For Ulla, it will be her first international competition since competing Sir Simon NRW at Mannheim, Germany in May 2017 after which she declared she was going to focus on training and coaching.

Now 61 years old, the former German team rider said she found Liberté by “accident.”

“It was very good luck and I fell in love at once,” she said. “It will be his third show in his life and… we will see.

“For sure he has the potential for big tour. He is good enough but very ‘green’. I am happy to ride him every day and going to show him. Time will tell us how it will work.”

She is not thinking about the future, but enjoying the time “NOW.”

Ulla and Rusty, a Latvian warmblood gelding, were among the most successful partnerships in the modern history of the sport, becoming the top German combination after the retirement of Gigolo that had been competed by Isabell Werth.

Ulla Salzgeber and Rusty at the Sydney 2000 Olympics.

The record: team gold at both the Sydney 2000 and 2004 Athens Olympics, as well as individual silver at Athens and bronze in Sydney.
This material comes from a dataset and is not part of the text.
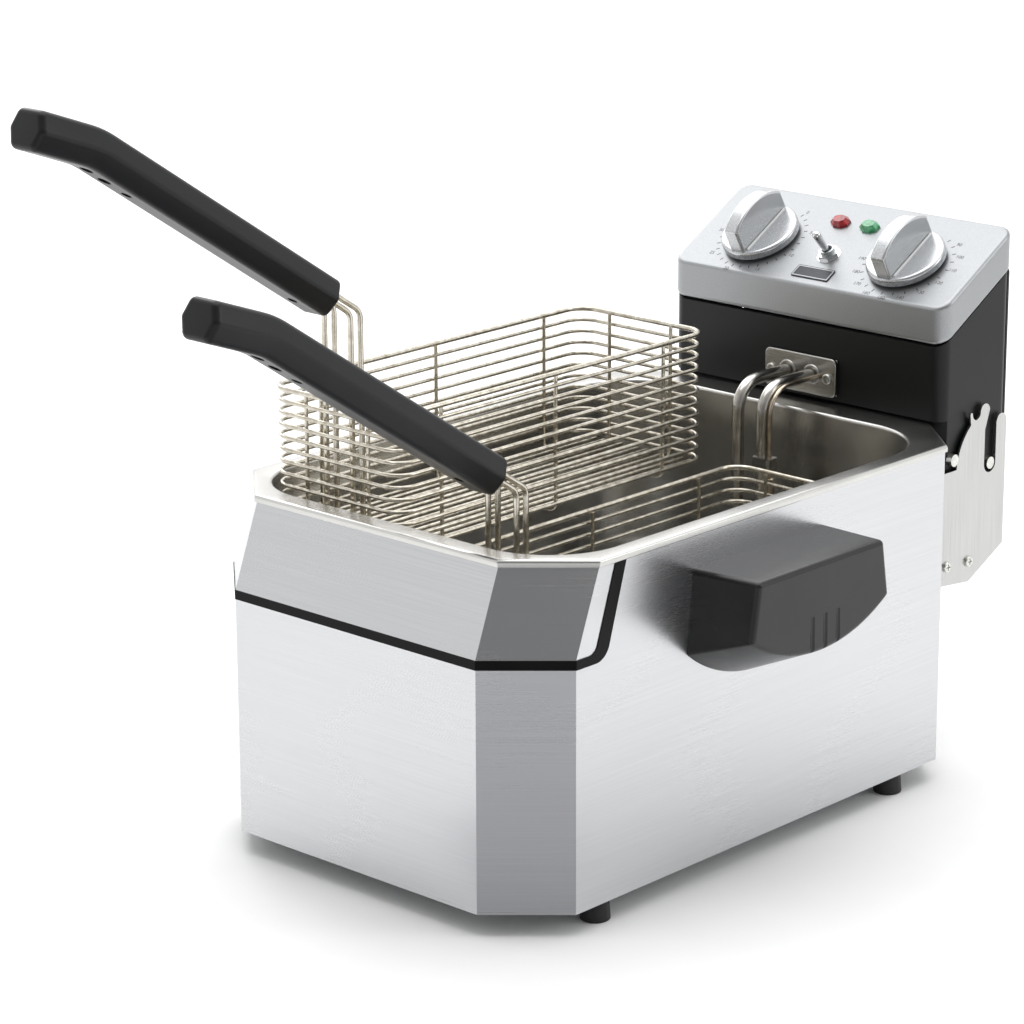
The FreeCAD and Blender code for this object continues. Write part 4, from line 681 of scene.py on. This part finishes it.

Team gold at the 1998 World Equestrian Games in Rome and again in 2002 in Jerez, Spain, along with a total of four individual bronzes. Team gold at the 1997, 1999 and 2001, 2003 European Championships, individual gold in 2001 and 2003 and silver in 1999.

The duo was World Cup champion in 2001 and 2002 and was placed first in 2003 but disqualified when the horse was found to have been doped. Debbie McDonald on Brentina was awarded the title, the first American to capture the annual world championship.

Ulla was ranked world No. 1 for years at a time when only the riders were ranked.

Since the retirement of Rusty after the 2004 Olympics, Ulla competed Wall Street, Herzruf’s Erbe that she competed at the 2011 World Cup Final, Wakana and Sir Simon. She was also coach of the Australian team in 2005/2006.